0

I have a scenario in which we are connecting apache spark with sql server load data of tables into spark and generate aparquet file from it.

Here is a snippet of my code:

val database = "testdb" 
val jdbcDF = (spark.read.format("jdbc")
.option("url",  "jdbc:sqlserver://DESKTOP-694SPLH:1433;integratedSecurity=true;databaseName="+database)
.option("dbtable", "employee")
.option("driver", "com.microsoft.sqlserver.jdbc.SQLServerDriver") 
.load())
jdbcDF.write.parquet("/tmp/output/people.parquet")

It is working fine in spark shell, but I want to automate this in Windows PowerShell, or a Windows Command Script, (batch file), so that it becomes part of a SQL Server job.

I would appreciate any suggestions, or leads.

Compo
  • 36,585
  • 5
  • 27
  • 39
  • Does this answer your question? [Spark : how to run spark file from spark shell](https://stackoverflow.com/questions/27717379/spark-how-to-run-spark-file-from-spark-shell) – mazaneicha Dec 15 '21 at 22:54

1 Answers1

0

Have been able to do it myself i will list down the steps anyone can get help from it.

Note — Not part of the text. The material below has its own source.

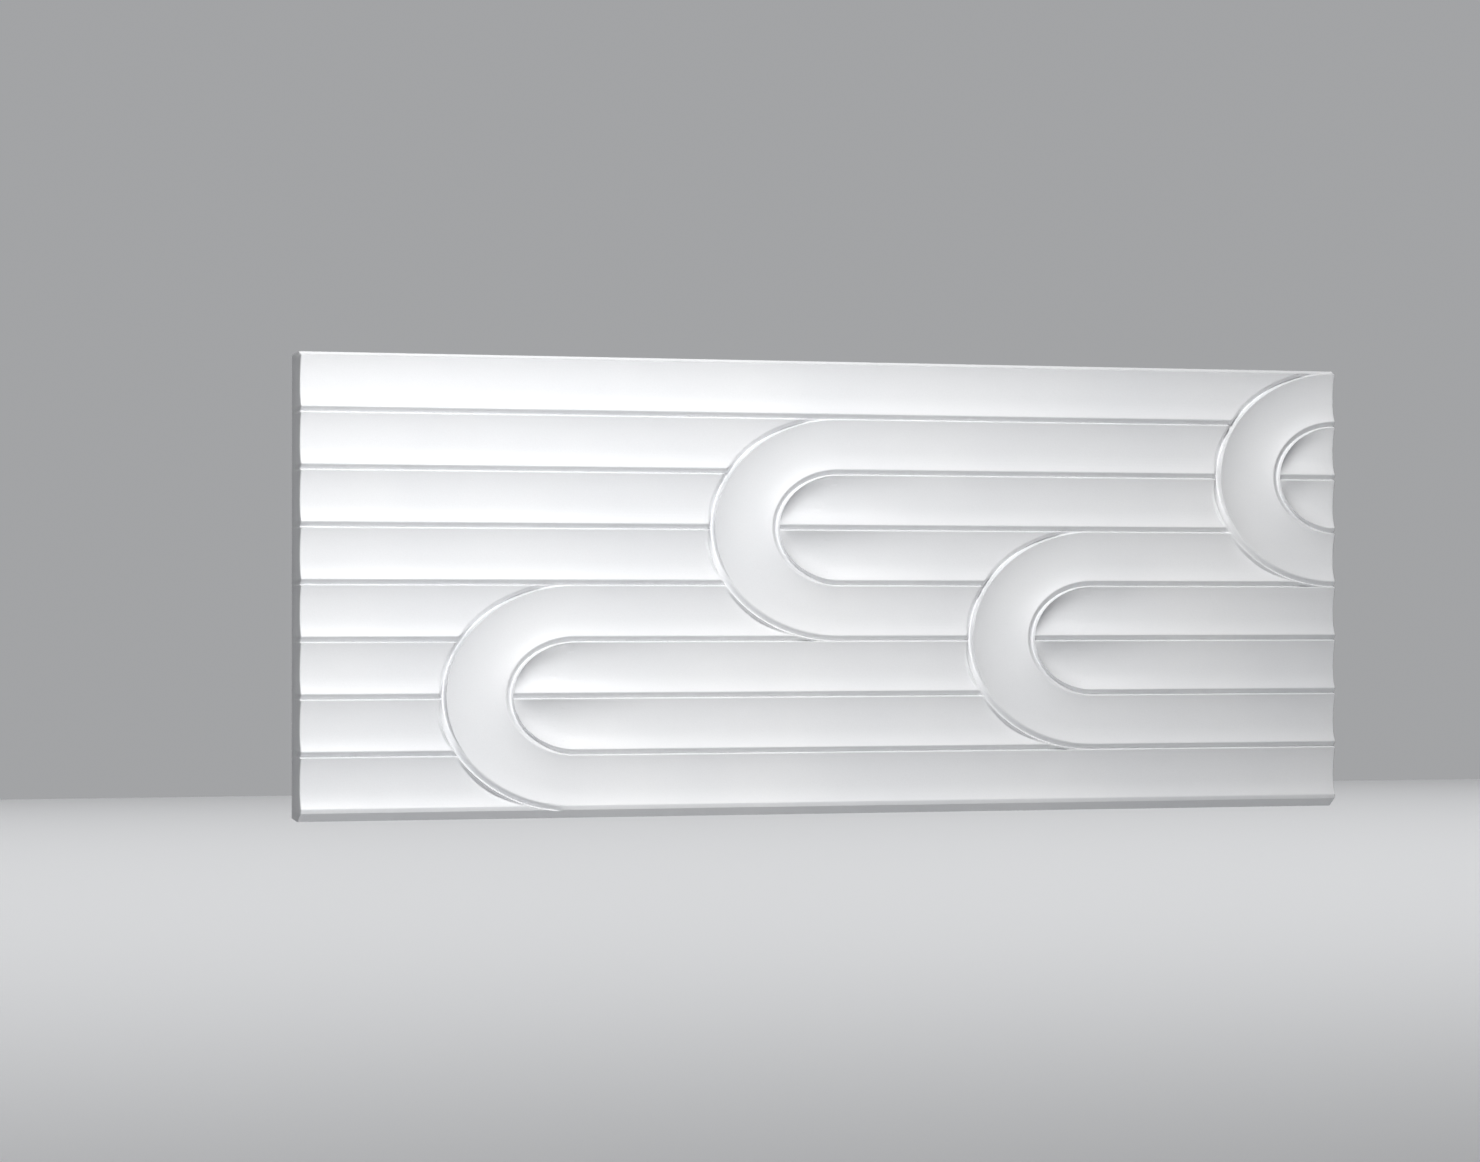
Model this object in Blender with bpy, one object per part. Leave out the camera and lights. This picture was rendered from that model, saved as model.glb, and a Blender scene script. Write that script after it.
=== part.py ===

  1. put your code spark-shell code into into a scala file , program or scala app.
  2. build the spark scala app using SBT or Maven with Spark dependencies.
  3. once you are successfully able to compile and run your spark scala app.
  4. Package or Assemble you Scala app into a jar file , Assembly will make a fat jar file , i used Assembly.
  5. use spark-submit to call the jar file of your Spark App in a windows batch file this will automate your Spark code.